Technical success and availability of RRT has blurred the distinction between opportunity to extend life and obligation to do so
(Rebecca Schmidt)
Apesar das melhorias técnicas introduzidas nos últimos anos no tratamento da doença renal crónica (DRC), a mortalidade em diálise continua elevada e, em algumas publicações internacionais, um número substancial de doentes, em geral os mais frágeis na altura em que iniciam o tratamento dialítico, sofrem um decréscimo acentuado da sua capacidade funcional e vêm a optar por abandonar o tratamento dialítico por deterioração do seu estado físico, ou cognitivo. Em alguns países esta tornou-se 2ª causa de morte mais frequente.
A maior parte dos doentes em diálise morre hospitalizado, internado para tratamento de complicações e intercorrências da sua doença, sem acesso a cuidados paliativos.
Durante a fase em que fazem diálise, esses doentes apresentam uma elevada sobrecarga sintomática, tal como dores variadas, falta de energia, boca seca, prurido, náuseas, falta de ar, falta de apetite, depressão… o que contribui para o decréscimo da qualidade de vida.
Infelizmente a maior parte dos doentes, ou mesmo as suas famílias, não são envolvidos no processo decisório sobre o tipo de cuidados que pretendem uma vez chegado o momento de iniciarem diálise, e muitos deles lamentam regularmente terem entrado em programa de diálise. Abundam os estudos que revelam que uma quantidade substancial destes doentes considera importante receber informação prognóstica realista e serem ajudados a planear e a tomar decisões sobre os próximos anos em diálise e a fase final da sua vida.

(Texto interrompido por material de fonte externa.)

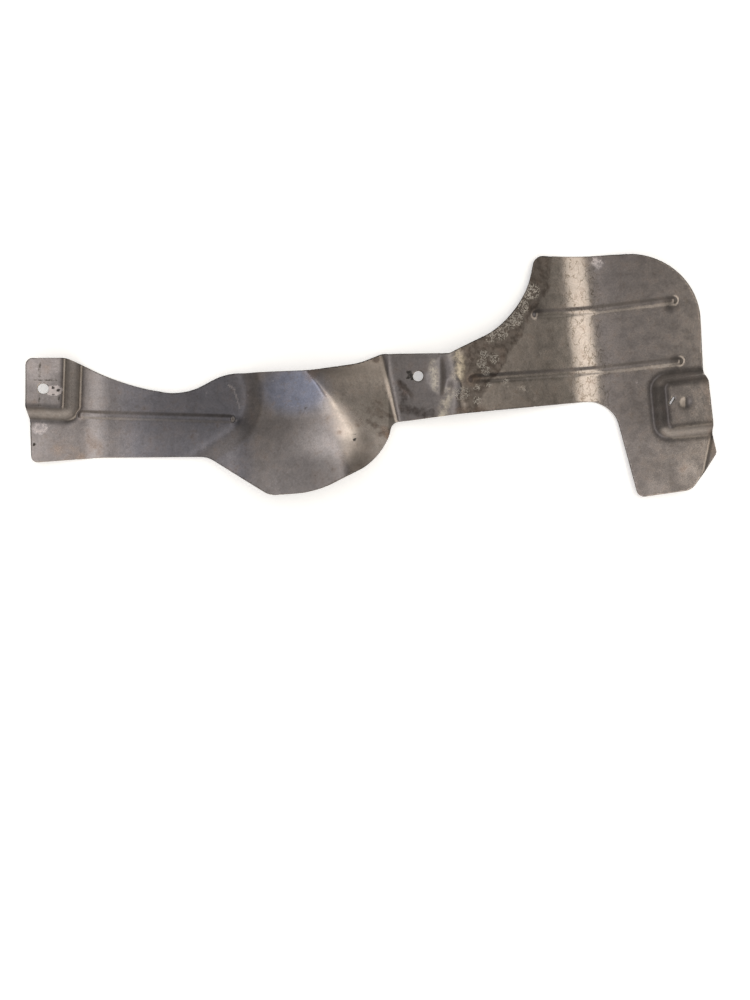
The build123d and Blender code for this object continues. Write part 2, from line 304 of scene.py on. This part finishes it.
def facet_heights(x, y):
    """The twisted facet, ruled between two sections, each Y, fold X, fold height and slope."""
    down = np.maximum((FACET_TOP[0] - y) / (FACET_TOP[0] - FACET_BOTTOM[0]), 0)
    fold_x = FACET_TOP[1] + down * (FACET_BOTTOM[1] - FACET_TOP[1])
    left = [z + RULE_UP * tan(slope) for place, fold, z, slope in (FACET_TOP, FACET_BOTTOM)]
    right = [z - RULE_DOWN * tan(slope) for place, fold, z, slope in (FACET_TOP, FACET_BOTTOM)]
    left_z = left[0] + down * (left[1] - left[0])
    right_z = right[0] + down * (right[1] - right[0])
    across = (x - fold_x + RULE_UP) / (RULE_UP + RULE_DOWN)
    return left_z + across * (right_z - left_z)


def inside_rectangle(x, y, low, high, corner):
    """Distance inside a rectangle with round corners, negative outside."""
    px = np.abs(x - (low[0] + high[0]) / 2) - (high[0] - low[0]) / 2 + corner
    py = np.abs(y - (low[1] + high[1]) / 2) - (high[1] - low[1]) / 2 + corner
    outside = np.hypot(np.maximum(px, 0), np.maximum(py, 0))
    return corner - outside - np.minimum(np.maximum(px, py), 0)


def pad_heights(x, y, slope, low, high, height, corner):
    """A raised pad on a face that falls along X, from low to high at the middle of its 45 degree walls."""
    rounding = PAD_RADIUS * tan(22.5)
    cosine, sine = math.cos(math.radians(slope)), math.sin(math.radians(slope))
    raised = np.zeros_like(x)
    for attempt in range(8):
        inside = inside_rectangle(x / cosine - raised * sine, y, low, high, corner)
        raised = soft_step(inside + height / 2, rounding) - soft_step(inside - height / 2, rounding)
        raised /= cosine
    return raised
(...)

Em geral, nem os médicos assistentes nem os familiares mais chegados conseguem prever com exatidão a vontade dos doentes sobre o tipo de cuidados que desejam receber na fase final da vida, ambos se enganando em mais de 50% dos casos. É, portanto, indispensável ouvi-los!
De entre os princípios que regem a bioética moderna, são de particular relevo o respeito pela Autonomia e a Integridade Profissional, tipificados neste caso como a não indução, ou continuação de diálise quando pareça ao médico que o sofrimento e a sobrecarga para doente é bem pior do que o benefício expectável.
A recomendação mais consensual na condução deste processo decisório é a chamada decisão partilhada, um processo de comunicação pelo qual o doente / família e o seu médico chegam a um consenso num plano de cuidados, baseado numa compreensão mútua dos objetivos terapêuticos do doente, tendo em conta os benefícios e os riscos expectáveis e a probabilidade de atingirmos os resultados pretendidos.
Com o intuito de responder a algumas lacunas no tipo de cuidados prestados a um segmento dos nossos doentes mais frágeis e dependentes, existe uma outra modalidade terapêutica, O Tratamento Médico Conservador (TMC).
O TMC corresponde à continuação da terapêutica integral do doente com doença renal crónica em regime ambulatório, sem recurso a técnicas dialíticas, procurando prevenir tanto quanto possível a deterioração da função renal residual, aliviando os sintomas e complicações resultantes dessa progressão, com um suporte de cuidados paliativos personalizados para a doença renal crónica, que visam otimizar o bem estar físico, emocional e espiritual do doente e sua família no tempo restante da sua vida.
Acompanhando as recomendações internacionais neste campo, a TMC inclui também:
a) Identificar os doentes que poderiam beneficiar de um aconselhamento sobre a opção conservadora / paliativa;
b) Deteção de sintomas e fontes de sofrimento a requererem intervenção terapêutica sintomática; c) Indagar sobre o desejo dos doentes, ou familiares, serem informados do seu prognóstico e participarem na planificação dos seus cuidados;
d) Considerar iniciar a discussão sobre Diretivas antecipadas de vontade, nomeadamente a execução de um Testamento Vital que ajude a respeitar a autonomia do doente em períodos em que tenha perdido a sua capacidade de decisão;
e) Identificar um “Procurador de Saúde” (habitualmente familiar ou cuidador) para nessas circunstâncias o representar em decisões de fim de vida.
Iniciar hemodiálise acima dos 75 anos, prolonga a sobrevivência quando comparado com terapêutica conservadora, mas o número de dias de hospitalização e a incidência de infeções é muito superior no grupo tratado com diálise, pelo que o nº de dias de sobrevida fora do hospital acaba por ser idêntico.
A opção pela modalidade terapêutica e outras decisões pessoais requerem, portanto, uma parceria entre os médicos do doente, a restante equipa de cuidados e o doente ou seus representantes. O seu nefrologista poderá apresentar-lhe a informação mais pertinente para cada caso, tão objetivamente quanto possível, colaborar e dar suporte às suas decisões terapêuticas, sem nunca fechar portas a mudanças de opinião e estratégia que a sua evolução clínica venha a ditar.